> [Data excerpt]:
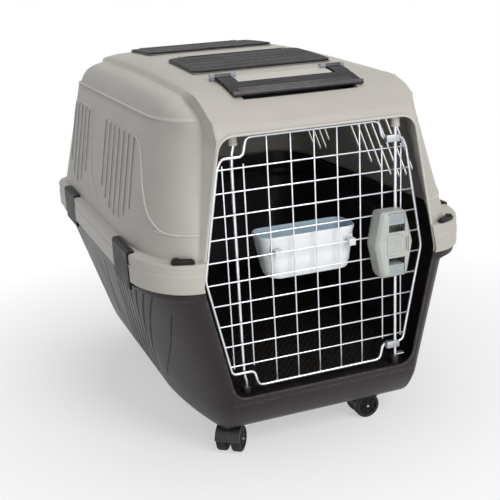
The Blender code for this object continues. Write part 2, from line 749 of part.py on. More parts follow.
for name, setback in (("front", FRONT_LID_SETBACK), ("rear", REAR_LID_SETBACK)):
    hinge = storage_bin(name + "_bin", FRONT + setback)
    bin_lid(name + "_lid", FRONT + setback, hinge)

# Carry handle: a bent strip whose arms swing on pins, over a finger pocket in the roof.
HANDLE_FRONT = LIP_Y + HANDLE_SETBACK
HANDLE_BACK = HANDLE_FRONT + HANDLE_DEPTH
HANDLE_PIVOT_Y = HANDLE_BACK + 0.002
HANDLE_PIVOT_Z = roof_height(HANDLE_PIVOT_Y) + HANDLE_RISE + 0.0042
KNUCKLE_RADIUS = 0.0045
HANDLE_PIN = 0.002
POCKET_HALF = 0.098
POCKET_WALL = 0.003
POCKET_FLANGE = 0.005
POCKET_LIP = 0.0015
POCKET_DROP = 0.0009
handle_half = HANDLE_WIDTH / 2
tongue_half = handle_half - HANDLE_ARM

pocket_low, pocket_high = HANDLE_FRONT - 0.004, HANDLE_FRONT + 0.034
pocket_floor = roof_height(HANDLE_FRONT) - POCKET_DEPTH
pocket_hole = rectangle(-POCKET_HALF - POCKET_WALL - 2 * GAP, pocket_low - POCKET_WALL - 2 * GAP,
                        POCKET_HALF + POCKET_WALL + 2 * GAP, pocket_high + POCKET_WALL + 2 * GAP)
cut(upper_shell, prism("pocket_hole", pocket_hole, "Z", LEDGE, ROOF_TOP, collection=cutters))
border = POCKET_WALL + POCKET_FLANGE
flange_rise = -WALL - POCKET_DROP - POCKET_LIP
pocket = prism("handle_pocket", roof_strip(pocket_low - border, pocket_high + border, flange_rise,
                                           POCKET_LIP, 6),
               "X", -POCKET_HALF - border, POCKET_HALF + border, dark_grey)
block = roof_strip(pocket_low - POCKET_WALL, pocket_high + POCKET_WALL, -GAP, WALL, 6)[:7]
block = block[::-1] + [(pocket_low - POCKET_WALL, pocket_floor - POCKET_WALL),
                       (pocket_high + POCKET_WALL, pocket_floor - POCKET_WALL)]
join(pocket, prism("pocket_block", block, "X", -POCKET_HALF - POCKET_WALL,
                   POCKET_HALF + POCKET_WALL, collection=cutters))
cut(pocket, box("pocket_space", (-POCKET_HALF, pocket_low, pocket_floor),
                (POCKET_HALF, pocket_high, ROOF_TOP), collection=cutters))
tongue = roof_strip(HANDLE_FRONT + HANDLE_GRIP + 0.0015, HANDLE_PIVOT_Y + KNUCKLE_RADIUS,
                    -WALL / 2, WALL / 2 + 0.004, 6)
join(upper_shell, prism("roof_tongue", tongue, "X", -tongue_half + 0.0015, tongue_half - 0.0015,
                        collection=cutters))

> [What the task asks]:
Everything from the first line through the line containing "FRONT + setback, hinge)" should be quoted exactly, and nothing beyond it.

> [Solution for this exercise]:
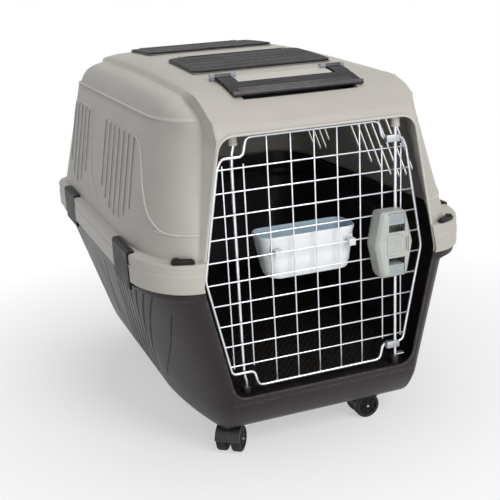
The Blender code for this object continues. Write part 2, from line 749 of part.py on. More parts follow.
for name, setback in (("front", FRONT_LID_SETBACK), ("rear", REAR_LID_SETBACK)):
    hinge = storage_bin(name + "_bin", FRONT + setback)
    bin_lid(name + "_lid", FRONT + setback, hinge)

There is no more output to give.